No. The user should just 'sudo bpftool ...' instead.

> --- a/kernel/bpf/syscall.c
> +++ b/kernel/bpf/syscall.c
> @@ -3705,9 +3705,6 @@ static int bpf_obj_get_next_id(const union bpf_attr *attr,
>         if (CHECK_ATTR(BPF_OBJ_GET_NEXT_ID) || next_id >= INT_MAX)
>                 return -EINVAL;
> 
> -       if (!capable(CAP_SYS_ADMIN))
> -               return -EPERM;
> -
>         next_id++;
>         spin_lock_bh(lock);
>         if (!idr_get_next(idr, &next_id))
> 
> Because the container doesn't have CAP_SYS_ADMIN enabled, while they
> only have CAP_BPF and other required CAPs.
> 
> Another possible solution is that we run an agent in the host, and the
> user in the container who wants to get the bpf objects info in his
> container should send a request to this agent via unix domain socket.
> That is what we are doing now in our production environment.  That
> said, each container has to run a client to get the bpf object fd.

None of such hacks are necessary. People that debug bpf setups with bpftool
can always sudo.

> There are some downsides,
> -  It can't handle pinned bpf programs
>    For pinned programs, the user can get them from the pinned files
> directly, so he can use bpftool in his case, only with some
> complaints.
> -  If the user attached the bpf prog, and then removed the pinned
> file, but didn't detach it.
>    That happened.

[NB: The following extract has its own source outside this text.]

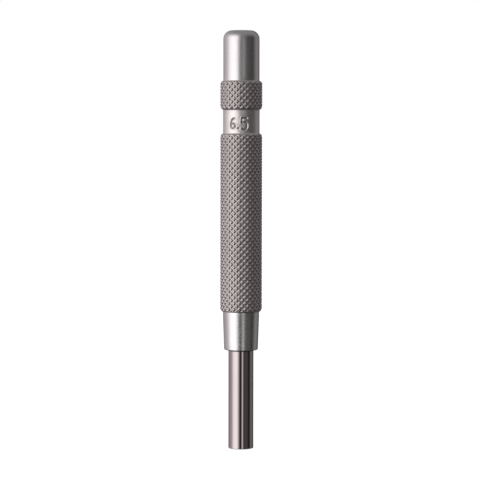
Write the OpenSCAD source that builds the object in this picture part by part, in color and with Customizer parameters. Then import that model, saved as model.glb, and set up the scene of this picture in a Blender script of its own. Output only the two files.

But this error case can't be handled.
> - There may be other corner cases that it can't fit.
> 
> There's a solution to improve it, but we also need to change the
> kernel. That is, we can use the wasted space btf->name.
> 
> diff --git a/kernel/bpf/btf.c b/kernel/bpf/btf.c
> index b7e5a55..59d73a3 100644
> --- a/kernel/bpf/btf.c
> +++ b/kernel/bpf/btf.c
> @@ -5542,6 +5542,8 @@ static struct btf *btf_parse(bpfptr_t btf_data,
> u32 btf_data_size,
>                 err = -ENOMEM;
>                 goto errout;
>         }
> +       snprintf(btf->name, sizeof(btf->name), "%s-%d-%d", current->comm,
> +                        current->pid, cgroup_id(task_cgroup(p, cpu_cgrp_id)));

Unnecessary.
comm, pid, cgroup can be printed by bpftool without changing the kernel.